Билл — вероятно, обиженный только что услышанным (она что, записала мои сраные номера? за кого она меня принимает?) — не называет ее «милой девушкой» или как-либо еще, пока они не добираются до Мойры. Унылый Билл становится первым из нескольких молчаливых, немного уязвленных шоферов, которые без каких-либо приключений провезут хитроумную Кейтлин примерно 163 мили за следующие полтора дня.
10 дней 5 часов
На взгляд Берта Уокера, Центр «Слияние» слишком напоминает парк развлечений. Конечно, встречающие не выряжены антропоморфными грызунами, хотя вполне могли бы. Все — от мегаваттных улыбок администраторов и высококачественной имитации крытого дендрариума до работников Пустоши, которые, будто умпа-лумпы, решают проблемы в технократической версии «Вилли Вонка и шоколадная фабрика» — призвано заставить почувствовать себя вовлеченным, защищенным, счастливым, а это предприятие — выглядеть забавой. От этого прямо кровь в жилах стынет. Его коридоры, коридоры в Лэнгли, суровы, холодны, аскетичны и функциональны. В ЦРУ действует дресс-код; это место для серьезных людей, занятых серьезной работой, и они знают одно: равновесие — штука очень хрупкая и может запросто разлететься вдребезги, как чайная чашка на кафельном полу, от легчайшей дрожи перстов божьих.

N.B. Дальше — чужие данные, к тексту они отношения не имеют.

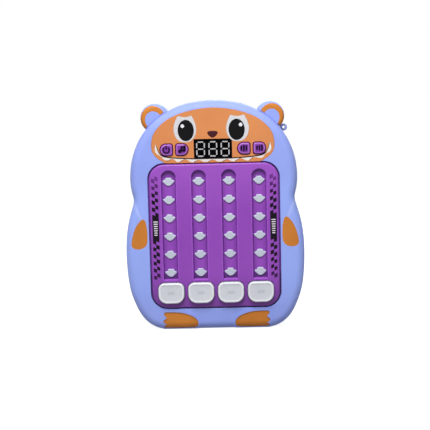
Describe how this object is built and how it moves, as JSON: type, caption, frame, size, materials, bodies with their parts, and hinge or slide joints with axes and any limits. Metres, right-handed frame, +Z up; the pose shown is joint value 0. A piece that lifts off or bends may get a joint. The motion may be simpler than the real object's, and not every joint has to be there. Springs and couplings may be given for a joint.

Сидя на заднем сиденье лимузина, подъезжающего к волшебному королевству Сая, Берт игнорирует отчеты, лежащие рядом в открытом кейсе. Куда больше его тревожат новые игрушки Сая, а именно программа фиктивного нерабочего режима и «Ясновидец», обе предположительно ценные, но и обе же предположительно губительные, и, как ни поверни, теперь он причастен к их будущему воздействию. Он ведь предоставил деньги и поддержку, а это почти равнозначно тому, что изобрел эти штуки сам! Будучи ученым, он способен предсказать, какие новые угрозы сулит это оружие, и речь не об ущербе, который они нанесут частной жизни. Эти дебаты, прихоть двадцать первого столетия, просто фоновый шум невежд: права на личную жизнь больше нет, оно уже утрачено — или, по крайней мере, им настолько пренебрегают, что оно не имеет ни малейшей ценности. Нет, реальную нынешнюю и будущую угрозу представляют манипуляции, внедрение в сознание ничего не подозревающих граждан предписанных воззрений и моделей поведения, незримый переход государства от надзора к управлению; последняя глава долгого романа о демократии — свобода воли, перекованная в добровольное повиновение.